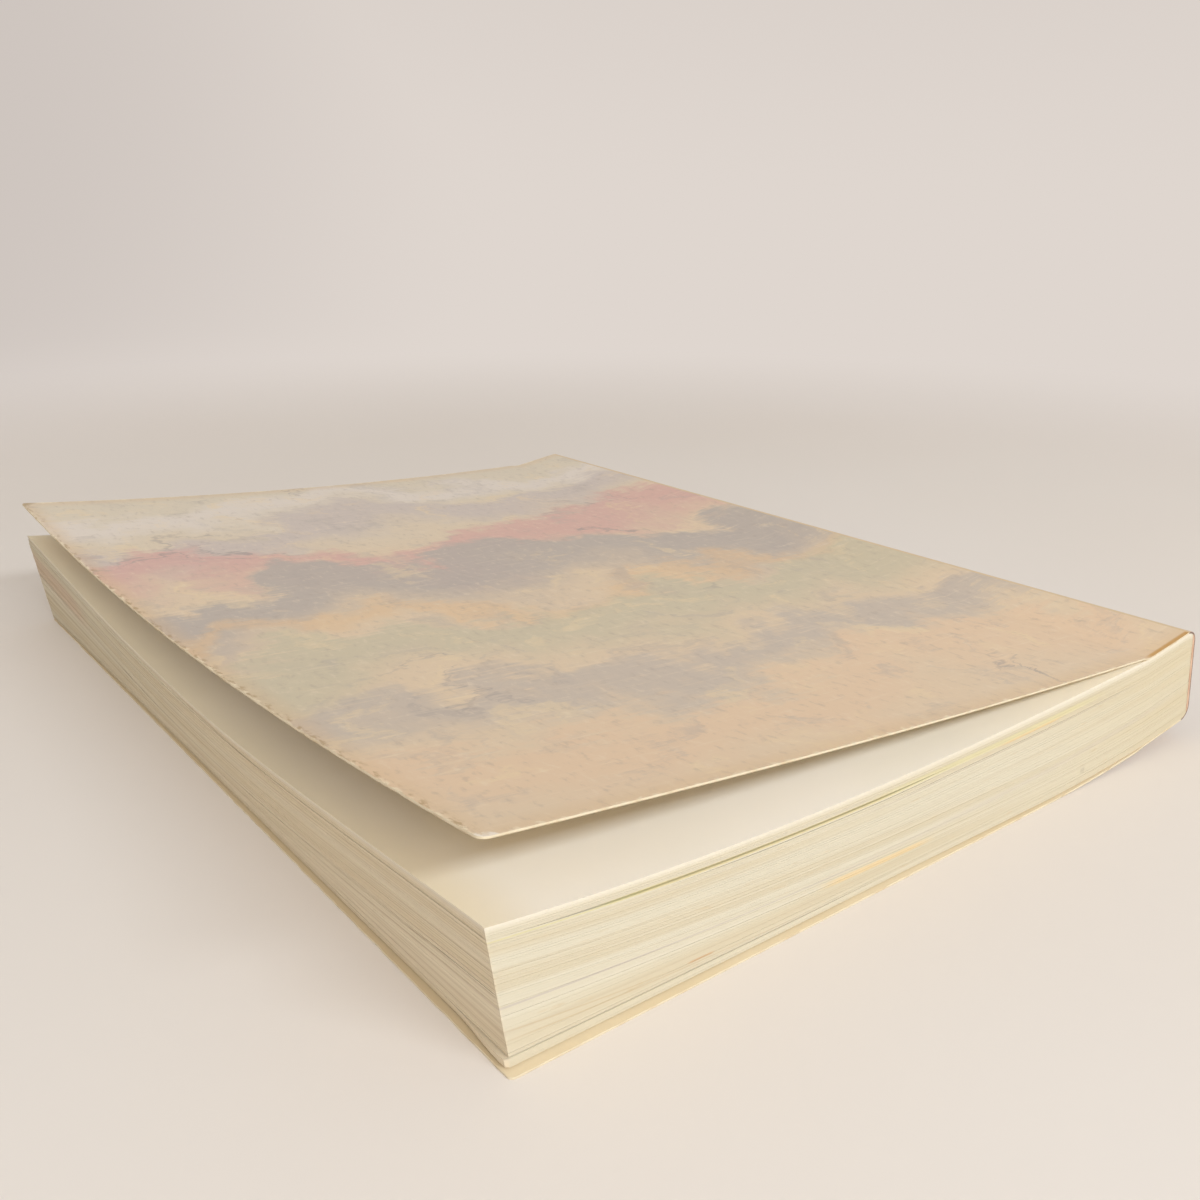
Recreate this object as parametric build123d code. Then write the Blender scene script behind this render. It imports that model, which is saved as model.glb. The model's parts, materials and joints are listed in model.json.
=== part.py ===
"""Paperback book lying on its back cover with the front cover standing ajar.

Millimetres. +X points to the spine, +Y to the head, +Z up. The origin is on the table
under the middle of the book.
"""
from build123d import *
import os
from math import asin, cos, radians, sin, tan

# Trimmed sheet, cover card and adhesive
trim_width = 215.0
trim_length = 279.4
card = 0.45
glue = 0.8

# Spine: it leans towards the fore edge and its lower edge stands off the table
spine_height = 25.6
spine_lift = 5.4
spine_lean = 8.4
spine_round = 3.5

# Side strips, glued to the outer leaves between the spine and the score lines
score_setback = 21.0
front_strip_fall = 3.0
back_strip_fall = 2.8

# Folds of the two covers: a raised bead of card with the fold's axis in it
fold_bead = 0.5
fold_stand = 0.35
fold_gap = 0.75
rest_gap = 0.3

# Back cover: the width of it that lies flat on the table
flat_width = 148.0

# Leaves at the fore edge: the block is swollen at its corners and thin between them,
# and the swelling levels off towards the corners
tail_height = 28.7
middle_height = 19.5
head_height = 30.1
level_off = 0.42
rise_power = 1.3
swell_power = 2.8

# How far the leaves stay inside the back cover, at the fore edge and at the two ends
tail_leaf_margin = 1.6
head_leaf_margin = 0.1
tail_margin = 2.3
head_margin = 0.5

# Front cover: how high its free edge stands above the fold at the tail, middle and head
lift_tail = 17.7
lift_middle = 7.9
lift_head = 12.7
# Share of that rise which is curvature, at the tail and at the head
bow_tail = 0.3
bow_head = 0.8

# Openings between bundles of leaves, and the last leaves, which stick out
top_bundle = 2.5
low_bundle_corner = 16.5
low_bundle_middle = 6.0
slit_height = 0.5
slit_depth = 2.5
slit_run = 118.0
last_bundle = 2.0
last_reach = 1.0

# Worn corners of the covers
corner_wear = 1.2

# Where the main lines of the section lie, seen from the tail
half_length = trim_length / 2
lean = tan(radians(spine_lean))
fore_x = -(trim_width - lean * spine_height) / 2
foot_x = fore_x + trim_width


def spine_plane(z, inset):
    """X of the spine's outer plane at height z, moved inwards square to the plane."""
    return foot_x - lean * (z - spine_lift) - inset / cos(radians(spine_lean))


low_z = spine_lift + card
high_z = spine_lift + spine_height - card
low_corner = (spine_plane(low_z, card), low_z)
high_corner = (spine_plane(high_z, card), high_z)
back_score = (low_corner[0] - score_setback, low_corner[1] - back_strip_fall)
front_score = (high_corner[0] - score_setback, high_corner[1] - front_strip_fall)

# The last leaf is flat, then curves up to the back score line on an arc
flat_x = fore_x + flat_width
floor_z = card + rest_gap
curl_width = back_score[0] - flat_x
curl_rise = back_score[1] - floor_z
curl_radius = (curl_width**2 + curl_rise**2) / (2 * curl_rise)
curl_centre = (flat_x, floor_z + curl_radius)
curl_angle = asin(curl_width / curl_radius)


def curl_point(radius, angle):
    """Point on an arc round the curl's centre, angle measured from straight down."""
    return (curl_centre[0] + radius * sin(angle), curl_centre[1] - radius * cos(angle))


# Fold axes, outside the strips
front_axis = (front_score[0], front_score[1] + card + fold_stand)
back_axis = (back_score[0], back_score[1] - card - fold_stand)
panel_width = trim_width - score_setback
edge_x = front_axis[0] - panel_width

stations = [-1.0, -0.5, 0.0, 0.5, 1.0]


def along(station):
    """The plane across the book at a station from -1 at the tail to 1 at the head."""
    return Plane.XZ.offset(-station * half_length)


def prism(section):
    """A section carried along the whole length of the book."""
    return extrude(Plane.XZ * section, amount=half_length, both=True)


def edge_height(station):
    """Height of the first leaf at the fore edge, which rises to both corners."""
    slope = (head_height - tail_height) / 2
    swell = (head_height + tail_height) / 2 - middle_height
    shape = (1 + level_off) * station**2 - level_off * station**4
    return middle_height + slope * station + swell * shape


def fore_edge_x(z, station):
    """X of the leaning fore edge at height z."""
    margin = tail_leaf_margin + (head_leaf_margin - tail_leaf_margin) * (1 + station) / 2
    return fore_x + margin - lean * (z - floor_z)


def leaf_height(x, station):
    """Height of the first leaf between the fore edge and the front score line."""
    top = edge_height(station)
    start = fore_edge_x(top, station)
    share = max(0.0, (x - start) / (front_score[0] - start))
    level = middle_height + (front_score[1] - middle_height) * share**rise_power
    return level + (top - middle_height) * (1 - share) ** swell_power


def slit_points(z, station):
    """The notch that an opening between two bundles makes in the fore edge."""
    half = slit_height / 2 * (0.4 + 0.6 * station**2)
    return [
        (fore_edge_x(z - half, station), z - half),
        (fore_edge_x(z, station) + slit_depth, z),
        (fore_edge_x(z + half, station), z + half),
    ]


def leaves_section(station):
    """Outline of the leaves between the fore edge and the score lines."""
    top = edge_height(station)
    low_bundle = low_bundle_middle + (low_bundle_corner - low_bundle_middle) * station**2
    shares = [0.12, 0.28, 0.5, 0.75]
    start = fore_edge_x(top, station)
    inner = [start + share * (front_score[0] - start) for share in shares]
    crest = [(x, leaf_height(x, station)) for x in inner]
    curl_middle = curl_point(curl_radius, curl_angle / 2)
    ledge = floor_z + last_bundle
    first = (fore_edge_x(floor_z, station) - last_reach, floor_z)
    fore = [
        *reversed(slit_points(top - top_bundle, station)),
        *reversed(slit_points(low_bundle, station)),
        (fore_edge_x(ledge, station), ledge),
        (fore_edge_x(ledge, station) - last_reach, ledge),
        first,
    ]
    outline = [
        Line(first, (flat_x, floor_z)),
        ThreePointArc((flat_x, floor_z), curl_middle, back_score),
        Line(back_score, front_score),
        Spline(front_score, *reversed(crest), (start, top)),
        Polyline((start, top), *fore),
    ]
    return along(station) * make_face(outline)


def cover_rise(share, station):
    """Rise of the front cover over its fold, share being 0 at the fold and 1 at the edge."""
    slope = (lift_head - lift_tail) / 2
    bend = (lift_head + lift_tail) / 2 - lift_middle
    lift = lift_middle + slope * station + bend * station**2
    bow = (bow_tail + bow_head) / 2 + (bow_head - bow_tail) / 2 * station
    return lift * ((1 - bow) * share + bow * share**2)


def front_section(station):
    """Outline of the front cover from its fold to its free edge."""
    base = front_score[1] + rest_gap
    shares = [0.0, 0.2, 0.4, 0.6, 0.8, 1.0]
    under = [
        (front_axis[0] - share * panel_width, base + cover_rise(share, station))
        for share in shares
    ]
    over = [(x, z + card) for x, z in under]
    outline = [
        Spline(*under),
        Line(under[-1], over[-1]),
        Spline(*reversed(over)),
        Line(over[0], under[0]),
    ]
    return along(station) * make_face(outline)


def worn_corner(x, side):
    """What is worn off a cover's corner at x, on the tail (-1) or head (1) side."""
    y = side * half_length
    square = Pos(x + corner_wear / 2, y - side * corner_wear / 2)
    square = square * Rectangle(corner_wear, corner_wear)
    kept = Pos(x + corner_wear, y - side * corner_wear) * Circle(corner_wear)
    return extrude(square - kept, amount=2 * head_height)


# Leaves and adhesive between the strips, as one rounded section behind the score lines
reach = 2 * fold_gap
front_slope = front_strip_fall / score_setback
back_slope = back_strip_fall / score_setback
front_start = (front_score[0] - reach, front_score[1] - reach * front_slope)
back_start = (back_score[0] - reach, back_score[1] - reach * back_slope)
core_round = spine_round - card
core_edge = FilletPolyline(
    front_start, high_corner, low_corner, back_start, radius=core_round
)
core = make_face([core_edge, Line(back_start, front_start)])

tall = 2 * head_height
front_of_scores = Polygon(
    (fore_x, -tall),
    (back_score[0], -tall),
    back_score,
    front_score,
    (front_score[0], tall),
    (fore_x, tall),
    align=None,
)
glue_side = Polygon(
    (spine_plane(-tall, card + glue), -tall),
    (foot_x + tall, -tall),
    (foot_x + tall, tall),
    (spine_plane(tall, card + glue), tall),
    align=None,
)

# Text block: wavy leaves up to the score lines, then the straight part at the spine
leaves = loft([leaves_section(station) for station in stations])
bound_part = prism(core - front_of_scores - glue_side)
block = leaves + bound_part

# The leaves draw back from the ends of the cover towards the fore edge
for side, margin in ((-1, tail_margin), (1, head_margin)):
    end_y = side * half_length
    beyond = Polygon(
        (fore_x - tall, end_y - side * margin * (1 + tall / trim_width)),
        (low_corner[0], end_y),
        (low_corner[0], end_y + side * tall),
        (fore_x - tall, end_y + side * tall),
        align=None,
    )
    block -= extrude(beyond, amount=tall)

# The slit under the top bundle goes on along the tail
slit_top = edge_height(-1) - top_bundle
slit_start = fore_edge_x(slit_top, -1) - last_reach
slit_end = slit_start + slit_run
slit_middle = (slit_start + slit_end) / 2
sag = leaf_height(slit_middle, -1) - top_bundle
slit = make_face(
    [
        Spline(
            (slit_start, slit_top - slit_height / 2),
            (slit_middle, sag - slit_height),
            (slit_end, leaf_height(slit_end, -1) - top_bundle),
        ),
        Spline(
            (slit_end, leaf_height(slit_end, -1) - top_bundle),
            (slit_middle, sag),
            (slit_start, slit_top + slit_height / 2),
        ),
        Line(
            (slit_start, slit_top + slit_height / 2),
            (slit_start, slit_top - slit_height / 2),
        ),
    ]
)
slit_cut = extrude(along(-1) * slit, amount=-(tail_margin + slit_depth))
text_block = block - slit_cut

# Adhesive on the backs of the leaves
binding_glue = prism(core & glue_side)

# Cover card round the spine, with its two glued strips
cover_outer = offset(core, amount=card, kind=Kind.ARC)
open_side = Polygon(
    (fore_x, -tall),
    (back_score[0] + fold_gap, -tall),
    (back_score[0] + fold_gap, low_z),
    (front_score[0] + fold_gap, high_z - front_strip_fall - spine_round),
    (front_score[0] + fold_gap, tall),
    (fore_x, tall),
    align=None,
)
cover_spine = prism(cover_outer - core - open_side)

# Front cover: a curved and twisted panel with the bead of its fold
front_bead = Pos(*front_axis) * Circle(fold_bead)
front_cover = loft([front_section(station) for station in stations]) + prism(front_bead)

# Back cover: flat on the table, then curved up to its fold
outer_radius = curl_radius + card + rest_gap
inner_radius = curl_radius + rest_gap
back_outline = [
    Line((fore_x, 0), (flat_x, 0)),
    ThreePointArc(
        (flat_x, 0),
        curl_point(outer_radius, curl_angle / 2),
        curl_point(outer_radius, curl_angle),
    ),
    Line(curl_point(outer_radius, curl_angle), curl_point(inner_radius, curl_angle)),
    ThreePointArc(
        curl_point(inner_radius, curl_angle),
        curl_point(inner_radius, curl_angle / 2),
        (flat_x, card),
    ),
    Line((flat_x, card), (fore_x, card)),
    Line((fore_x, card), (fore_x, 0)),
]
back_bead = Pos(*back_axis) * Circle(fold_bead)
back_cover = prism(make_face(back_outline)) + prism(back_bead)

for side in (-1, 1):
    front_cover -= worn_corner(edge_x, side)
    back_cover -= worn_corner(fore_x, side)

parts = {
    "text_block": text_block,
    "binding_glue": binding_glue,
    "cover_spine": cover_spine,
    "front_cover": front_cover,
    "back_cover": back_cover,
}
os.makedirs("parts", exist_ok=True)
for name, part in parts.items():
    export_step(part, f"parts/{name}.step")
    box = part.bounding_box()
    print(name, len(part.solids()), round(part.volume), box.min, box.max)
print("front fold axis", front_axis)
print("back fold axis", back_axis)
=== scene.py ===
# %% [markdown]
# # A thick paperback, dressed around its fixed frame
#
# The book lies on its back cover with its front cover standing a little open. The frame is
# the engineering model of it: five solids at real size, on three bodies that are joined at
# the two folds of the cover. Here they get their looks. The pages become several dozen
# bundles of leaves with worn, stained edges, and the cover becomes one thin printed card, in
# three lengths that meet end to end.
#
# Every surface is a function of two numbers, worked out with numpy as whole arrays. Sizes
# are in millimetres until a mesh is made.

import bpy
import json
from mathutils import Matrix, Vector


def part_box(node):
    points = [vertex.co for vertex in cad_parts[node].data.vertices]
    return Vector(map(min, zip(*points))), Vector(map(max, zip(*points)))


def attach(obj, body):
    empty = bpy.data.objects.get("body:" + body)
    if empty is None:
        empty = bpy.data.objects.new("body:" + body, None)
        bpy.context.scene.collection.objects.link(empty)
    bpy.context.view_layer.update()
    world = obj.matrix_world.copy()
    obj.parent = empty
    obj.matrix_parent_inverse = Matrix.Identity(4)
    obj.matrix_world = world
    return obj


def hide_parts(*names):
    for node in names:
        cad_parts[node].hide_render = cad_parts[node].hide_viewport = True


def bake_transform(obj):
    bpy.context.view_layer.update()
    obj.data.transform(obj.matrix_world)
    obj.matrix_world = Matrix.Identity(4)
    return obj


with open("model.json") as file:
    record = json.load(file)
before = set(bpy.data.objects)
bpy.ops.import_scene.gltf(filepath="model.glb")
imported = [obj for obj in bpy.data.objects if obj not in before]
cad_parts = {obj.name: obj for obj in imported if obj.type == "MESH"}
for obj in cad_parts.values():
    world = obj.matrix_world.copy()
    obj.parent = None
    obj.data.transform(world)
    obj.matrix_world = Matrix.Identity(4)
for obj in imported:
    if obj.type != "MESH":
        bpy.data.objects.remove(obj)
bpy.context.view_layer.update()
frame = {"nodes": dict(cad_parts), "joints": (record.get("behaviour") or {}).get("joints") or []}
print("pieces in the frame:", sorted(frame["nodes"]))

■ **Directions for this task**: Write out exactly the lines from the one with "for side in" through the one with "obj.data.transform(obj.matrix_world)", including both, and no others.

■ **Full response**:
for side in (-1, 1):
    front_cover -= worn_corner(edge_x, side)
    back_cover -= worn_corner(fore_x, side)

parts = {
    "text_block": text_block,
    "binding_glue": binding_glue,
    "cover_spine": cover_spine,
    "front_cover": front_cover,
    "back_cover": back_cover,
}
os.makedirs("parts", exist_ok=True)
for name, part in parts.items():
    export_step(part, f"parts/{name}.step")
    box = part.bounding_box()
    print(name, len(part.solids()), round(part.volume), box.min, box.max)
print("front fold axis", front_axis)
print("back fold axis", back_axis)
=== scene.py ===
# %% [markdown]
# # A thick paperback, dressed around its fixed frame
#
# The book lies on its back cover with its front cover standing a little open. The frame is
# the engineering model of it: five solids at real size, on three bodies that are joined at
# the two folds of the cover. Here they get their looks. The pages become several dozen
# bundles of leaves with worn, stained edges, and the cover becomes one thin printed card, in
# three lengths that meet end to end.
#
# Every surface is a function of two numbers, worked out with numpy as whole arrays. Sizes
# are in millimetres until a mesh is made.

import bpy
import json
from mathutils import Matrix, Vector


def part_box(node):
    points = [vertex.co for vertex in cad_parts[node].data.vertices]
    return Vector(map(min, zip(*points))), Vector(map(max, zip(*points)))


def attach(obj, body):
    empty = bpy.data.objects.get("body:" + body)
    if empty is None:
        empty = bpy.data.objects.new("body:" + body, None)
        bpy.context.scene.collection.objects.link(empty)
    bpy.context.view_layer.update()
    world = obj.matrix_world.copy()
    obj.parent = empty
    obj.matrix_parent_inverse = Matrix.Identity(4)
    obj.matrix_world = world
    return obj


def hide_parts(*names):
    for node in names:
        cad_parts[node].hide_render = cad_parts[node].hide_viewport = True


def bake_transform(obj):
    bpy.context.view_layer.update()
    obj.data.transform(obj.matrix_world)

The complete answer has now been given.